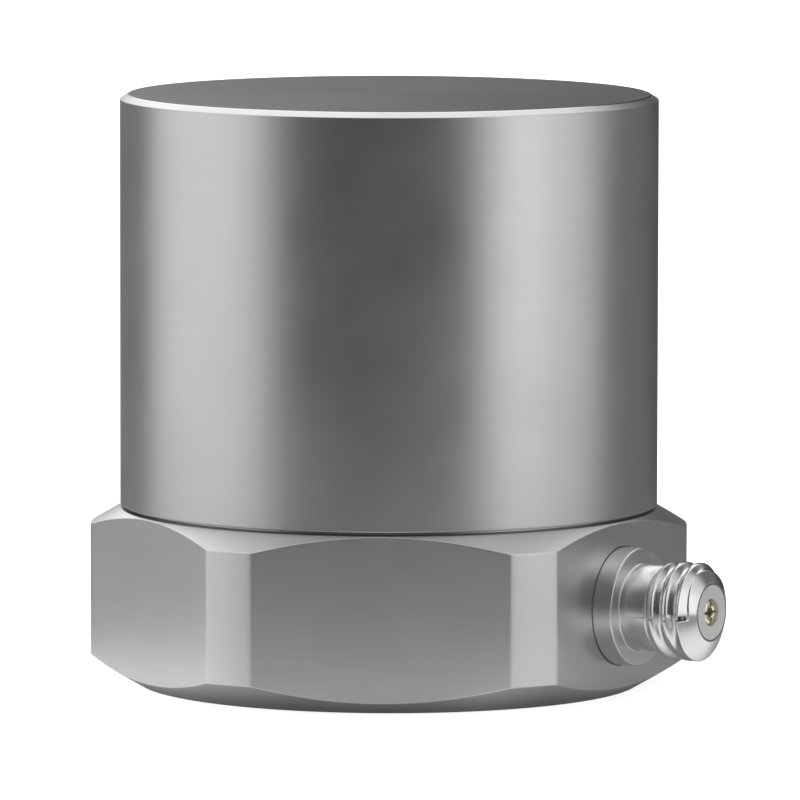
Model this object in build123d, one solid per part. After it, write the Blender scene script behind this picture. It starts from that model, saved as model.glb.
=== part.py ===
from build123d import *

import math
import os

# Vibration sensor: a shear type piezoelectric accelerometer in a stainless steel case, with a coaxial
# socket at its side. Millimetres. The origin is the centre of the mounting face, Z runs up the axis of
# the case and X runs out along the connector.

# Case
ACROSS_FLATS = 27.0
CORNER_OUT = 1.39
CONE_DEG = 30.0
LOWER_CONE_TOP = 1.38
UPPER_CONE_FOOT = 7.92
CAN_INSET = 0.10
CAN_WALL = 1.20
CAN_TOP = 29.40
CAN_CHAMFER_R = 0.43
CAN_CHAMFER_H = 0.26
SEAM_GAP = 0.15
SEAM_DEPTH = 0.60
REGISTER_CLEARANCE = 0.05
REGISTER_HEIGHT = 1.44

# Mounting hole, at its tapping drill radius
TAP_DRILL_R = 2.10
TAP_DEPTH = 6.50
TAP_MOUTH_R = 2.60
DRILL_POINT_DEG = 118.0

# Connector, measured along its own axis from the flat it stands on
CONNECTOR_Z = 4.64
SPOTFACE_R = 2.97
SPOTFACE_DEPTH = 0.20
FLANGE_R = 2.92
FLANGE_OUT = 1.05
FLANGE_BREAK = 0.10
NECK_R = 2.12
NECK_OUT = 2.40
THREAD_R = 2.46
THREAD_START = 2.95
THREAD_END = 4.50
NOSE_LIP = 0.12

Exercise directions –
Extract exactly the leading lines of the data, stopping at and including the line with "# the case and".

Complete output –
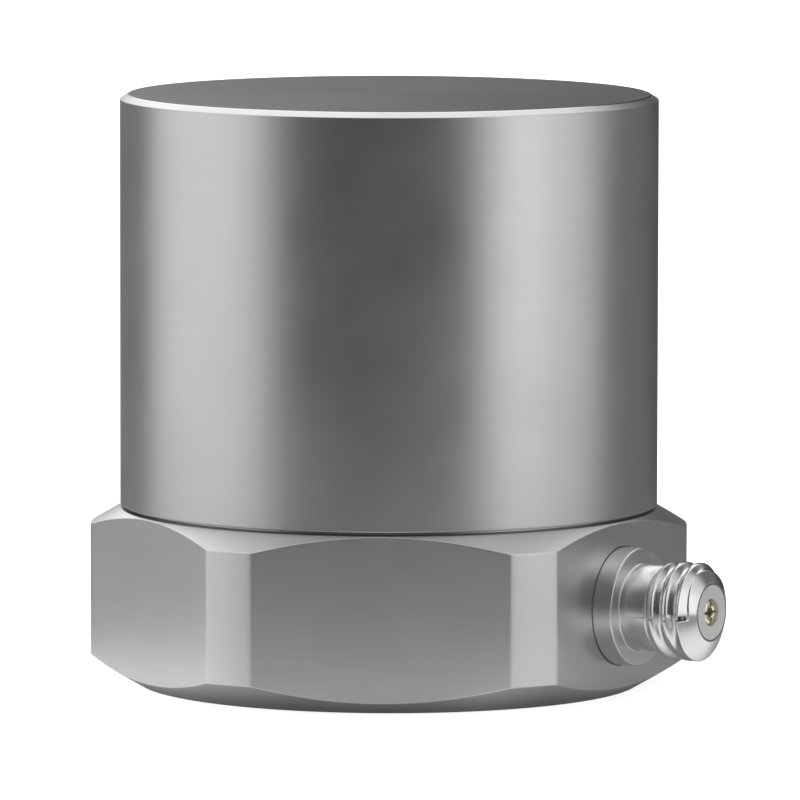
Model this object in build123d, one solid per part. After it, write the Blender scene script behind this picture. It starts from that model, saved as model.glb.
=== part.py ===
from build123d import *

import math
import os

# Vibration sensor: a shear type piezoelectric accelerometer in a stainless steel case, with a coaxial
# socket at its side. Millimetres. The origin is the centre of the mounting face, Z runs up the axis of
# the case and X runs out along the connector.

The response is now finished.